**TASK:** Repeat word for word everything from the line containing "Give this object's" to the end of the listing, first and last lines included, and only that.

(Part of a data file)
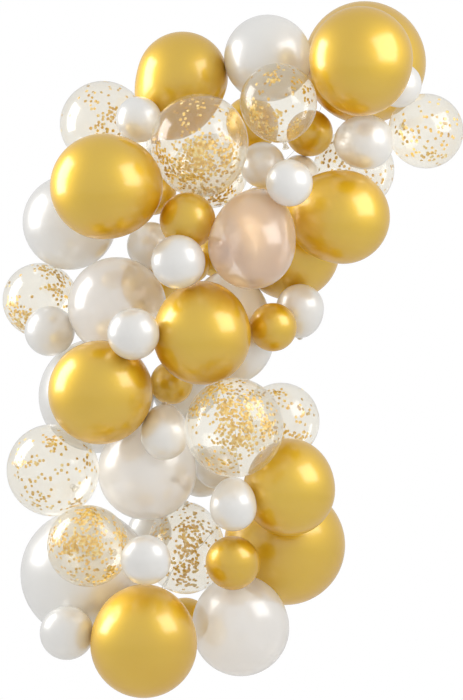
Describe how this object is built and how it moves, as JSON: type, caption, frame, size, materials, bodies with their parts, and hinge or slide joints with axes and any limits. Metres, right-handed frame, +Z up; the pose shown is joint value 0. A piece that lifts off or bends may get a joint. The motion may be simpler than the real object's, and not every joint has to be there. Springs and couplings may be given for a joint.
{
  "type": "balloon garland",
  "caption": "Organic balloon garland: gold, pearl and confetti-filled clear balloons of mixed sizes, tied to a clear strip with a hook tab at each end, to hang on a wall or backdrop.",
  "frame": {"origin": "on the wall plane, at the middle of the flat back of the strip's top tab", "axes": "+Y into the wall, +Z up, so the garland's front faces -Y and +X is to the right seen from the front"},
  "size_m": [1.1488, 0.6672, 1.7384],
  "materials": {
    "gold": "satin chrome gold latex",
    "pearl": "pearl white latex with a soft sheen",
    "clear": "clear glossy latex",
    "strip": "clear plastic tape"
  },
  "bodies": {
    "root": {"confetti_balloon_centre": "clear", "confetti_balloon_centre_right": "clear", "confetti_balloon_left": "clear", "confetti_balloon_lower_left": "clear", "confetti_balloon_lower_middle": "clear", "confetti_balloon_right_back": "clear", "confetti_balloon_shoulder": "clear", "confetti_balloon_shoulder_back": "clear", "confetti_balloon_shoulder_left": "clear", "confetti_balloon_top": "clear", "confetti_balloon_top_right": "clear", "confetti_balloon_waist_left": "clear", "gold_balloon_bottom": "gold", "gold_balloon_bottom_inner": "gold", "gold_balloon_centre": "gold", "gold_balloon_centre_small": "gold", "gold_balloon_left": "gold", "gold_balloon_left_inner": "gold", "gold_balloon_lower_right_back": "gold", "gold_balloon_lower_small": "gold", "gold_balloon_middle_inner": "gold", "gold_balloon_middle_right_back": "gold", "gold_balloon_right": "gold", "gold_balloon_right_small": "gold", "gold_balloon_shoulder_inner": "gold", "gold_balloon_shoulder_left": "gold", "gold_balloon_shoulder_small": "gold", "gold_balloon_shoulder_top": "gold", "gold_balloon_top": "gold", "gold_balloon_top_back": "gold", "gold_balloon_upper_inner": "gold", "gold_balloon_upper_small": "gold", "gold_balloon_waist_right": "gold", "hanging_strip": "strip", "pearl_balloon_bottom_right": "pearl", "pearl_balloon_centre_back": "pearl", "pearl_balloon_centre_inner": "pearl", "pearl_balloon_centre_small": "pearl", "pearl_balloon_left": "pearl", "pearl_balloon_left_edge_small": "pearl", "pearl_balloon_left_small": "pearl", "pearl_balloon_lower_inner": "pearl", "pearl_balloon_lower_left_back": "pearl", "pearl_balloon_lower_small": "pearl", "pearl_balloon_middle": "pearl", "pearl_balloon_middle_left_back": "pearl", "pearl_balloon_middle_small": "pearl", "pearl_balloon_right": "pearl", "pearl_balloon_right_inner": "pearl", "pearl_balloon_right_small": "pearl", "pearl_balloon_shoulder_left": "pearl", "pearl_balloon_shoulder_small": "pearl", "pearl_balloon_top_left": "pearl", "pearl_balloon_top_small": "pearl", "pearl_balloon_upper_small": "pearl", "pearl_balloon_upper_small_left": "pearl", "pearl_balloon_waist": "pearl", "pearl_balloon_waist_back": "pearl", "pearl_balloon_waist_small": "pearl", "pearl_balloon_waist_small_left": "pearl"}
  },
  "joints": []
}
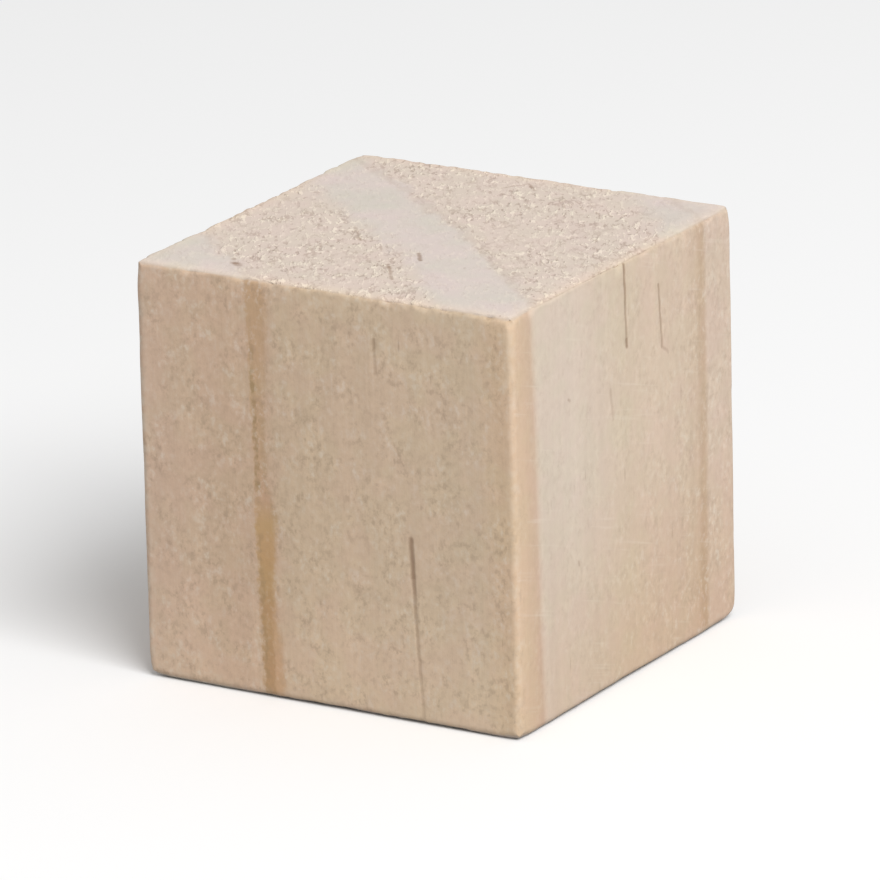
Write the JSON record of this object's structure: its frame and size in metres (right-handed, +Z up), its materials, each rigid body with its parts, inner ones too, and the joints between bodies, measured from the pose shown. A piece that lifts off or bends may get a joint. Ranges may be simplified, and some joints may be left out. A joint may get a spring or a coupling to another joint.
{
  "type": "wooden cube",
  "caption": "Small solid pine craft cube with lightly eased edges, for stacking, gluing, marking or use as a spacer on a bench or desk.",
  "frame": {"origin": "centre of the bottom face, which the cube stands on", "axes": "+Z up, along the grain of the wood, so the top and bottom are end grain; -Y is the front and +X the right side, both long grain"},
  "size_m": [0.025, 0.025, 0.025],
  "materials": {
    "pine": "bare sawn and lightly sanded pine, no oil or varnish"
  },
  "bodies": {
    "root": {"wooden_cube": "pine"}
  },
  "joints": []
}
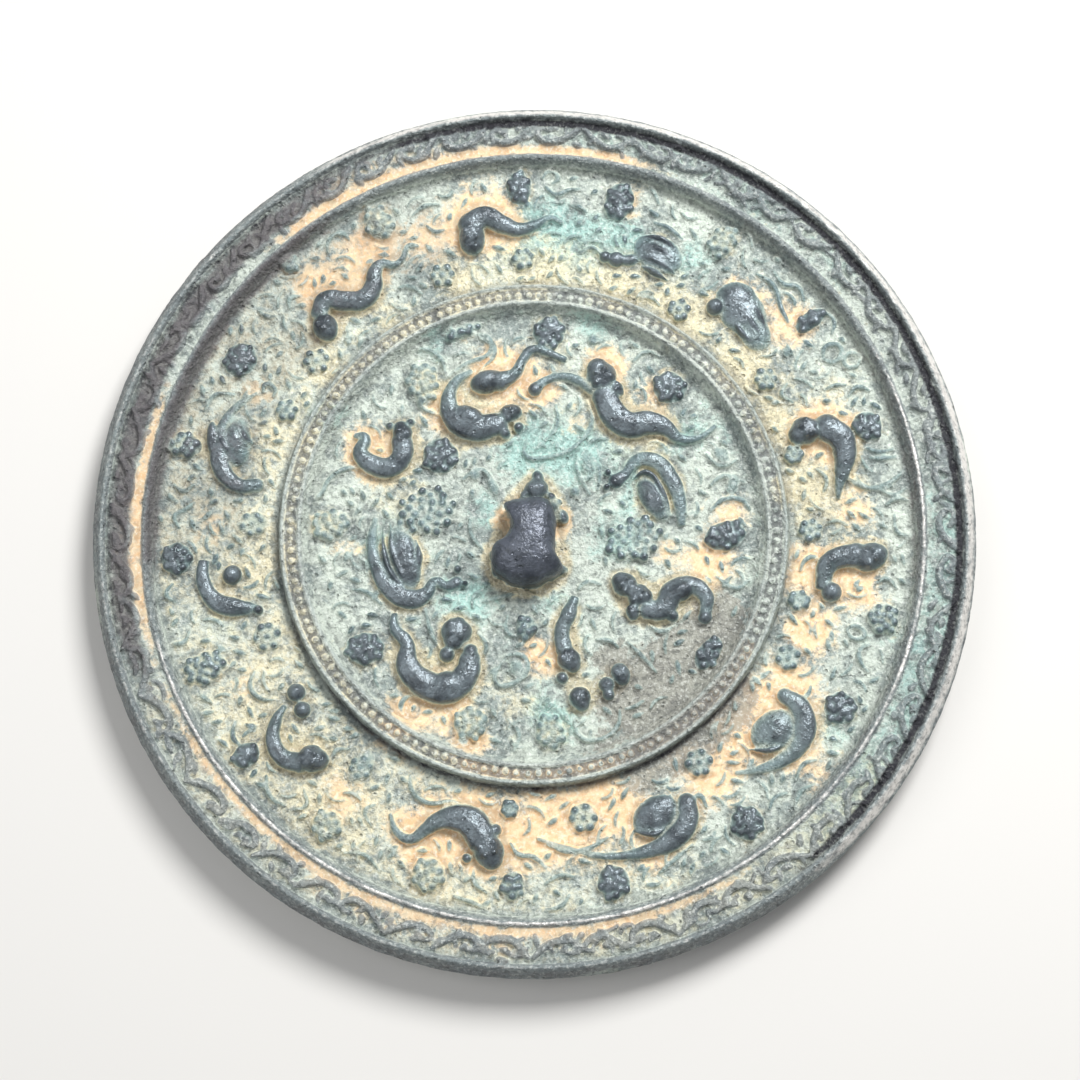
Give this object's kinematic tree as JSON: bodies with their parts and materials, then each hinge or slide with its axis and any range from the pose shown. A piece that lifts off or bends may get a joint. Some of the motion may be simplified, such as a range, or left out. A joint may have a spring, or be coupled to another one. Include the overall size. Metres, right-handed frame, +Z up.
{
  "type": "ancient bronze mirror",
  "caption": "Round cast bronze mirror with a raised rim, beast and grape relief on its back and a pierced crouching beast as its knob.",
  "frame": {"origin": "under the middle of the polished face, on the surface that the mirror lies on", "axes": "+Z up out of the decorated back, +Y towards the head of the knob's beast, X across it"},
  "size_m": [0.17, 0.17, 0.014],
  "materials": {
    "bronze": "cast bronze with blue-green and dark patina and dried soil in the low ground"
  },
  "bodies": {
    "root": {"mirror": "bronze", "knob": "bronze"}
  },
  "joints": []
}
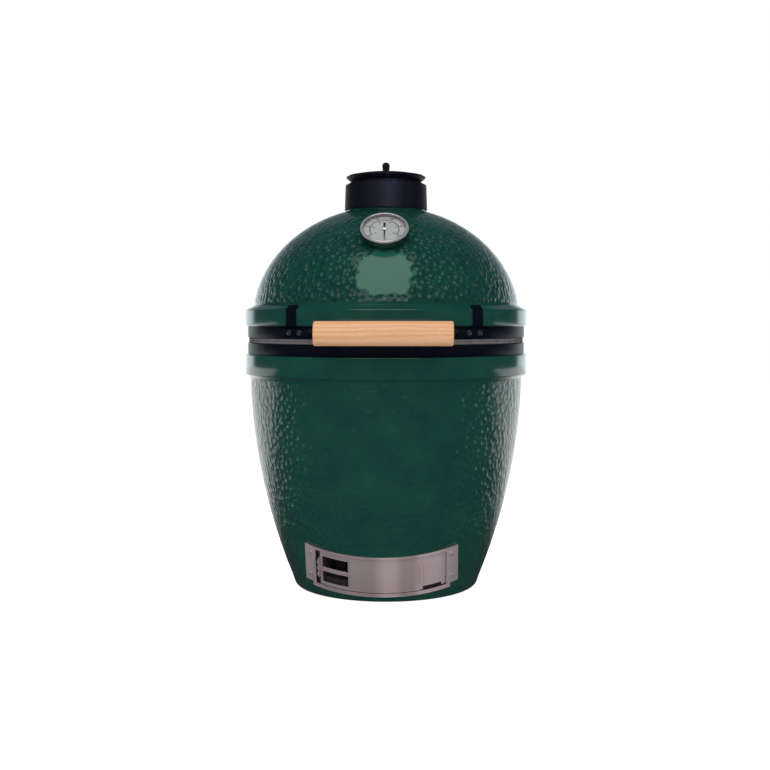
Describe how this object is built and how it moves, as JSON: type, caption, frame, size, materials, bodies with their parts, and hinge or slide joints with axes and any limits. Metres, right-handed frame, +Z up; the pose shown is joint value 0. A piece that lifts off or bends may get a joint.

**FINISHED EXERCISE:**
Give this object's kinematic tree as JSON: bodies with their parts and materials, then each hinge or slide with its axis and any range from the pose shown. A piece that lifts off or bends may get a joint. Some of the motion may be simplified, such as a range, or left out. A joint may have a spring, or be coupled to another one. Include the overall size. Metres, right-handed frame, +Z up.
{
  "type": "ancient bronze mirror",
  "caption": "Round cast bronze mirror with a raised rim, beast and grape relief on its back and a pierced crouching beast as its knob.",
  "frame": {"origin": "under the middle of the polished face, on the surface that the mirror lies on", "axes": "+Z up out of the decorated back, +Y towards the head of the knob's beast, X across it"},
  "size_m": [0.17, 0.17, 0.014],
  "materials": {
    "bronze": "cast bronze with blue-green and dark patina and dried soil in the low ground"
  },
  "bodies": {
    "root": {"mirror": "bronze", "knob": "bronze"}
  },
  "joints": []
}
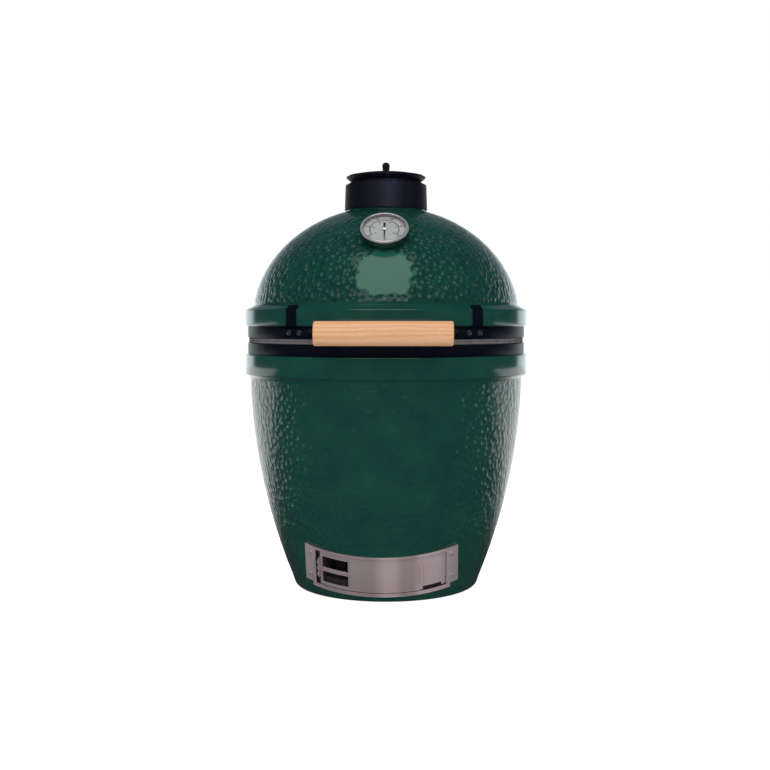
Describe how this object is built and how it moves, as JSON: type, caption, frame, size, materials, bodies with their parts, and hinge or slide joints with axes and any limits. Metres, right-handed frame, +Z up; the pose shown is joint value 0. A piece that lifts off or bends may get a joint.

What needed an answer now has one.